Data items
________
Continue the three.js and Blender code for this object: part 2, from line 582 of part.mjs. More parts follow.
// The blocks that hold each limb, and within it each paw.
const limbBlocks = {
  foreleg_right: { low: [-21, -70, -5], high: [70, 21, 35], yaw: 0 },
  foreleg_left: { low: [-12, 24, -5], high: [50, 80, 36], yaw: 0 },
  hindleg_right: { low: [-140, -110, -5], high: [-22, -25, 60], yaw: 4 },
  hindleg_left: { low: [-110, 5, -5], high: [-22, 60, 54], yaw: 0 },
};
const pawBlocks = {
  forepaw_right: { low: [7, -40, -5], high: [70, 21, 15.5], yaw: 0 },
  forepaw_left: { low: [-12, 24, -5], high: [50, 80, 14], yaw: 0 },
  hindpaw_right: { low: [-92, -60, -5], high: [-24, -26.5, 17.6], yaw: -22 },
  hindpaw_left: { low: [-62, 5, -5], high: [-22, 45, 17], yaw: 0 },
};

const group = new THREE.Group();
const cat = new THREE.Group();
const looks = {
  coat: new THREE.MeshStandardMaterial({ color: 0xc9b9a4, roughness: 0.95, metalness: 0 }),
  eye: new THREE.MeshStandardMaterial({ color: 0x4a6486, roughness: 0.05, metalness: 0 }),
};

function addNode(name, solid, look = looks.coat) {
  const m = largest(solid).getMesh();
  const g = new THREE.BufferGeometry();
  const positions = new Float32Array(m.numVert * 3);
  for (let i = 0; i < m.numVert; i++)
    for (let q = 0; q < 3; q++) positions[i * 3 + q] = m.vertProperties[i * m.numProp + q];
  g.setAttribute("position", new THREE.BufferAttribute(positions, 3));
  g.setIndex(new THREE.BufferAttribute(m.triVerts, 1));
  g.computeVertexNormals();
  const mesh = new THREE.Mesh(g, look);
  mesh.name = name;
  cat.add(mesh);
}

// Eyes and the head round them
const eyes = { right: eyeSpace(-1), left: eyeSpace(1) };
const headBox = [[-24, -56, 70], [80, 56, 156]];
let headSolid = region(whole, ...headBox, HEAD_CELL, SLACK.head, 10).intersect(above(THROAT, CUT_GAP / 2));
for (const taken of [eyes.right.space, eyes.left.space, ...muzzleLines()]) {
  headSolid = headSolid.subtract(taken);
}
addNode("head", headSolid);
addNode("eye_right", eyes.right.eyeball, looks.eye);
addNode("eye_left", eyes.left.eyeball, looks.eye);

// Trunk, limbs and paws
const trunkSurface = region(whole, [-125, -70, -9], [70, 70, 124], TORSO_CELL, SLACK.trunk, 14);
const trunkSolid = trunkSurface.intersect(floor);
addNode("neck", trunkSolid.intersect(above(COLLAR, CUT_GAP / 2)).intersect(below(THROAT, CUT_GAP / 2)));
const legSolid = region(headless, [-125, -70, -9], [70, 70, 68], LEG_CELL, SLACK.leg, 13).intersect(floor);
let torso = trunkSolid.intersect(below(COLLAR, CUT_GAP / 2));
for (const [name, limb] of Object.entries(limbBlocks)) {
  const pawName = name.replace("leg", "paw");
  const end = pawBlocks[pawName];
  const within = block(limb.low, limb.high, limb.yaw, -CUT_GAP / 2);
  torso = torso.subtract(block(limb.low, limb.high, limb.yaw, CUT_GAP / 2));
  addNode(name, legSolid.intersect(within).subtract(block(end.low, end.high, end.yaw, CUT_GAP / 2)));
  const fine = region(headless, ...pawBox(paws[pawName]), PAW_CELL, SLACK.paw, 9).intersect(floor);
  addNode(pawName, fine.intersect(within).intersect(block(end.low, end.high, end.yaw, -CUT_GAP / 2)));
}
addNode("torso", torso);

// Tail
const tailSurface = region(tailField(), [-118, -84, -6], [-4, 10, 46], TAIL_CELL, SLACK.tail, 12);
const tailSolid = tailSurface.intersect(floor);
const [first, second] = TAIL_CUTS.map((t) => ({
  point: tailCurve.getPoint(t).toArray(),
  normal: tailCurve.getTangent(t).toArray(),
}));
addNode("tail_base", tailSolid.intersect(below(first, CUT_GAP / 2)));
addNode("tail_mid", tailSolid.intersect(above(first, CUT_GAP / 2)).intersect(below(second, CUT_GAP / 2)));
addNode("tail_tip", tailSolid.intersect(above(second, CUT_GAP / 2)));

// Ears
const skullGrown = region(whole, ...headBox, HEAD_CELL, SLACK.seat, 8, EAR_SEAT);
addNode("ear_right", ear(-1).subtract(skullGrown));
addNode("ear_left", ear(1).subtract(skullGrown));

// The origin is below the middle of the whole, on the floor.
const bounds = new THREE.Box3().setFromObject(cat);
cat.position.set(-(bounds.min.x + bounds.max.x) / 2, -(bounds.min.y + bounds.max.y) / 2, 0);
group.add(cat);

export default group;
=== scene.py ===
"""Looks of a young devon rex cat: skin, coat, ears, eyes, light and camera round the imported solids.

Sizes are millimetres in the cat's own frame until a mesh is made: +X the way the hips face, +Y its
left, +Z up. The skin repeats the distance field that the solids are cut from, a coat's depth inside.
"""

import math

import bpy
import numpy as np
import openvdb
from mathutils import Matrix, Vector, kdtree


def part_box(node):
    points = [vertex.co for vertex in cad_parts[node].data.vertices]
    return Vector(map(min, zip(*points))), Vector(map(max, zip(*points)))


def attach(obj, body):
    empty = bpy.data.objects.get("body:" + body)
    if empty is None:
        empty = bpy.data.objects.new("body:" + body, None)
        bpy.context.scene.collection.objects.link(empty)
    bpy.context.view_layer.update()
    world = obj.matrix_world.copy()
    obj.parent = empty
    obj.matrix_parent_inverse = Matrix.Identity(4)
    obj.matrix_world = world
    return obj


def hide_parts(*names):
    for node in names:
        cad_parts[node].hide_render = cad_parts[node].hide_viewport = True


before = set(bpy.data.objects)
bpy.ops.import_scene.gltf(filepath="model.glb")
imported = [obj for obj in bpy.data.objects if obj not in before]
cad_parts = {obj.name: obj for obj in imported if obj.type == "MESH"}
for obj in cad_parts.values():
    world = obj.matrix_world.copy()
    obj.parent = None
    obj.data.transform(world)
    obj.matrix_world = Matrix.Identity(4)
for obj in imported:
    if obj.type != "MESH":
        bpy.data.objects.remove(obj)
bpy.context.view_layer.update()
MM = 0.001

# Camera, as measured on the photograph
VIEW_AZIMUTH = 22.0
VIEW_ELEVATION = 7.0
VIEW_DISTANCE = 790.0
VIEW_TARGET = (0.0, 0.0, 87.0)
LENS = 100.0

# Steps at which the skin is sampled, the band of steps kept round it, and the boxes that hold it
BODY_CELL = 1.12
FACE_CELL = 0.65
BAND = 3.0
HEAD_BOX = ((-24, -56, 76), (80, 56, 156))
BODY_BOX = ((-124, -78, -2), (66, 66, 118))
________
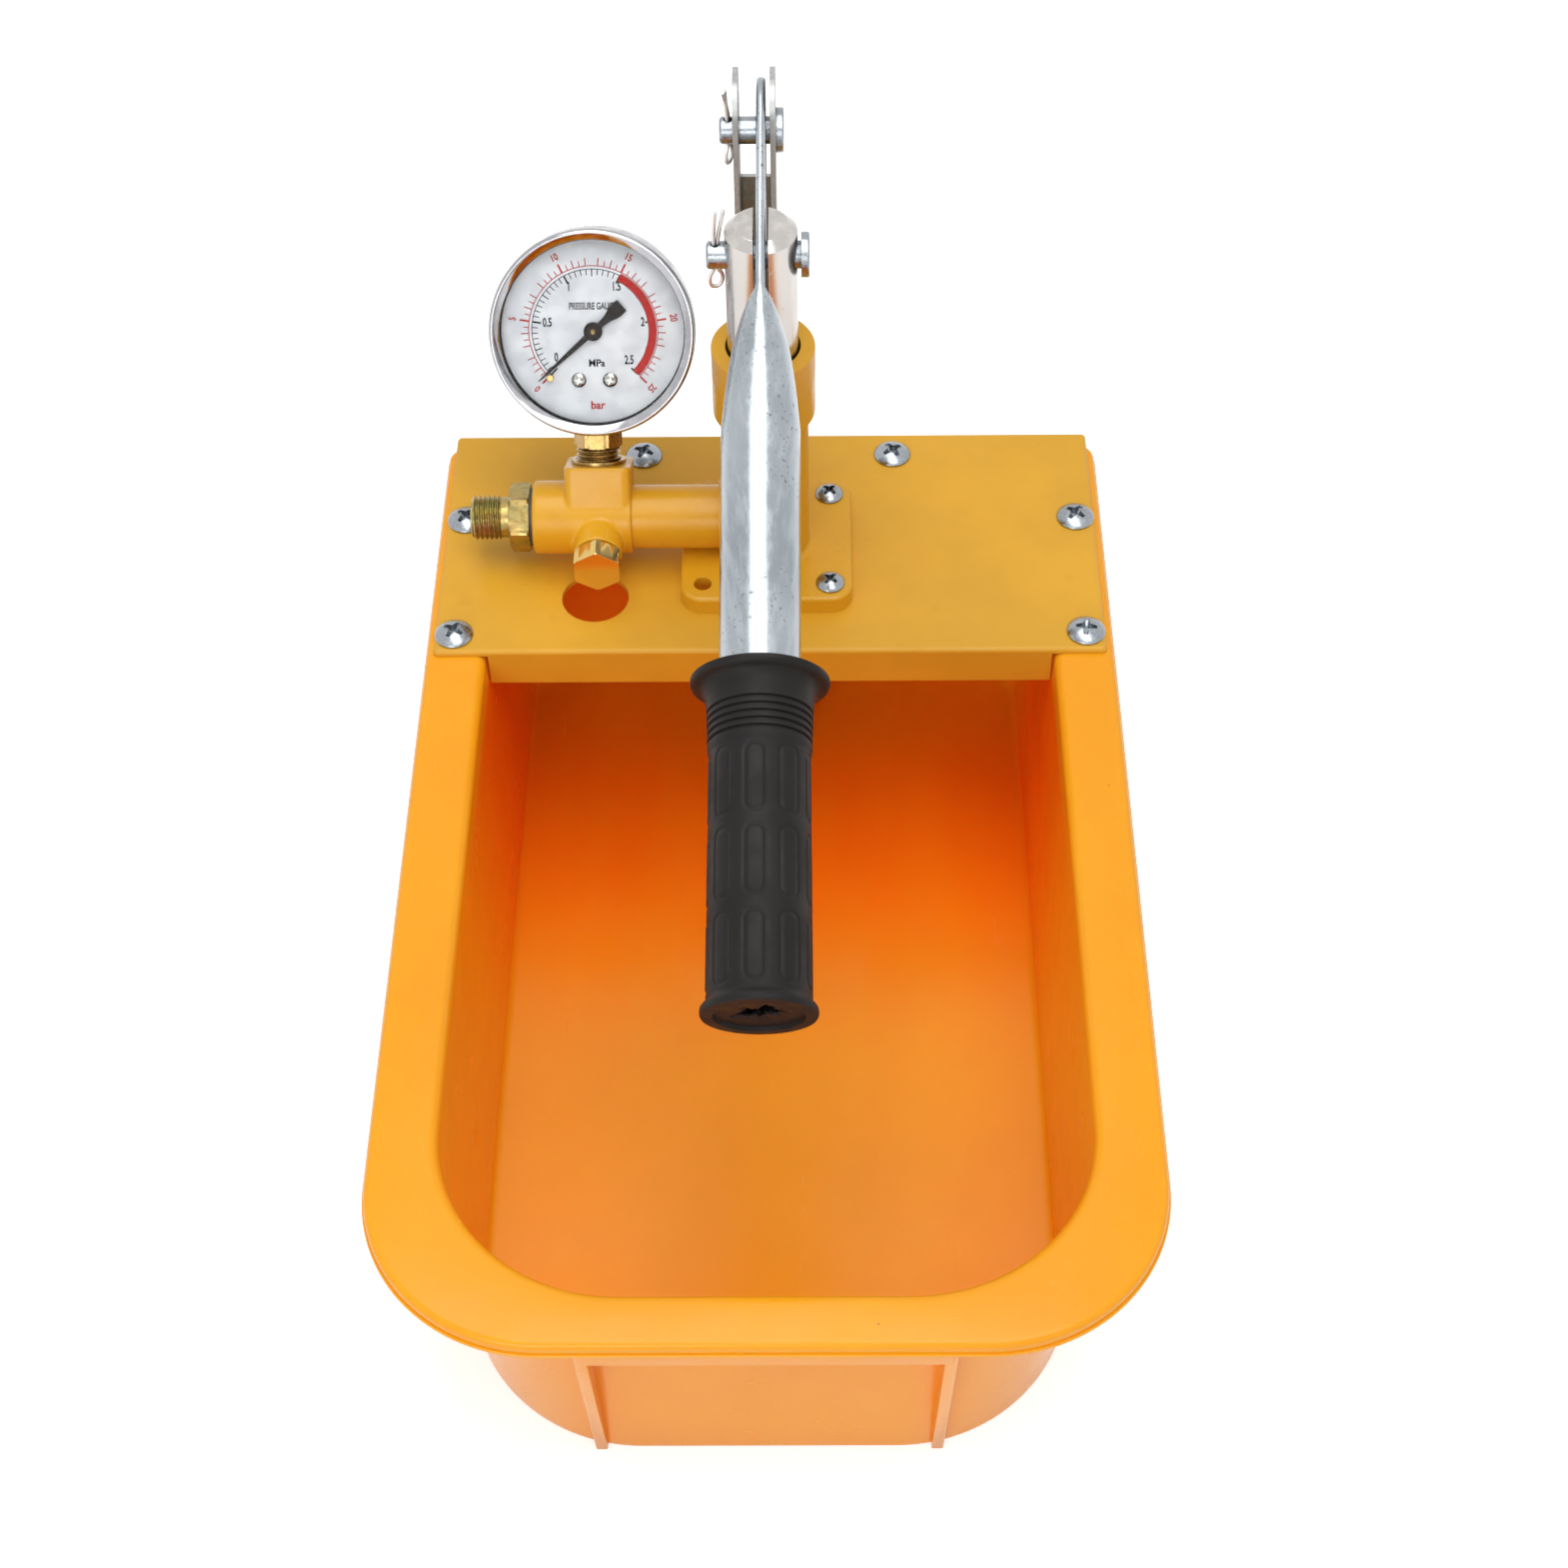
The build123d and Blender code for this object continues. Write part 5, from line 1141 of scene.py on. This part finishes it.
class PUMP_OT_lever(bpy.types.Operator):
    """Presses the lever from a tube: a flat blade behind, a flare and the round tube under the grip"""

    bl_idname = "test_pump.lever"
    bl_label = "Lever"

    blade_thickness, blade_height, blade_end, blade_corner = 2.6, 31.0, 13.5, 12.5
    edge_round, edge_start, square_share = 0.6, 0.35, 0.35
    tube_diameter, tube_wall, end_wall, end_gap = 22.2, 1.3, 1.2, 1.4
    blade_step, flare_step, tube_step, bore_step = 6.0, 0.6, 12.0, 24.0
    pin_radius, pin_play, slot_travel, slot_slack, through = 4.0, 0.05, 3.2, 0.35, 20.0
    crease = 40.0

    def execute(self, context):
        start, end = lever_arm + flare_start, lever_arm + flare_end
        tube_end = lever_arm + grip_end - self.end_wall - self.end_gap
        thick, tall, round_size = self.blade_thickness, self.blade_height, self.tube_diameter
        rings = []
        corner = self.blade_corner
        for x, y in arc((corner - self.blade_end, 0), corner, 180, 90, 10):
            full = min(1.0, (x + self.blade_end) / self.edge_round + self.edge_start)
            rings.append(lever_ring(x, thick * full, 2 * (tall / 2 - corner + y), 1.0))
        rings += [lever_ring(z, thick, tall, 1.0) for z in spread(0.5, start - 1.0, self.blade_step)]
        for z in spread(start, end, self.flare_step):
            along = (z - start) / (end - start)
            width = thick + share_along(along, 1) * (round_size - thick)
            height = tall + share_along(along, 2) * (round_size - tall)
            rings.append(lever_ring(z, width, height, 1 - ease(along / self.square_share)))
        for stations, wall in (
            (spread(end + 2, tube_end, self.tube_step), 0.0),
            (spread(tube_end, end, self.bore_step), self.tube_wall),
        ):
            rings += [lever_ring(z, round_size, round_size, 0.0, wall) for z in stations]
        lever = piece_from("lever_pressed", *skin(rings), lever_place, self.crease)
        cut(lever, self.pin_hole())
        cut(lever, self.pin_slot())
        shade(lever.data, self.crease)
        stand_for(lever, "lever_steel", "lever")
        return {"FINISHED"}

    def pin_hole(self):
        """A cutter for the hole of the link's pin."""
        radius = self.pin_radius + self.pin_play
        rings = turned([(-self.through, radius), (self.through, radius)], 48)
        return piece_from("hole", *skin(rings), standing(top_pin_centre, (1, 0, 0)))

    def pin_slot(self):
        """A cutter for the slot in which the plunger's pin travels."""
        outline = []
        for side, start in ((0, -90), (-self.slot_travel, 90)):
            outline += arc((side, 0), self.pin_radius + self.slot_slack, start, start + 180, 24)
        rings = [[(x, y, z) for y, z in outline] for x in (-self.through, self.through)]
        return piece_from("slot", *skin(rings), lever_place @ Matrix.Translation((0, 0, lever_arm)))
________
GIVEN INSTRUCTION —
Extract the run of lines that opens with the line containing "The build123d and" and closes with the line containing "crease = 40.0"; reproduce it exactly and add nothing.

RESULT —
The build123d and Blender code for this object continues. Write part 5, from line 1141 of scene.py on. This part finishes it.
class PUMP_OT_lever(bpy.types.Operator):
    """Presses the lever from a tube: a flat blade behind, a flare and the round tube under the grip"""

    bl_idname = "test_pump.lever"
    bl_label = "Lever"

    blade_thickness, blade_height, blade_end, blade_corner = 2.6, 31.0, 13.5, 12.5
    edge_round, edge_start, square_share = 0.6, 0.35, 0.35
    tube_diameter, tube_wall, end_wall, end_gap = 22.2, 1.3, 1.2, 1.4
    blade_step, flare_step, tube_step, bore_step = 6.0, 0.6, 12.0, 24.0
    pin_radius, pin_play, slot_travel, slot_slack, through = 4.0, 0.05, 3.2, 0.35, 20.0
    crease = 40.0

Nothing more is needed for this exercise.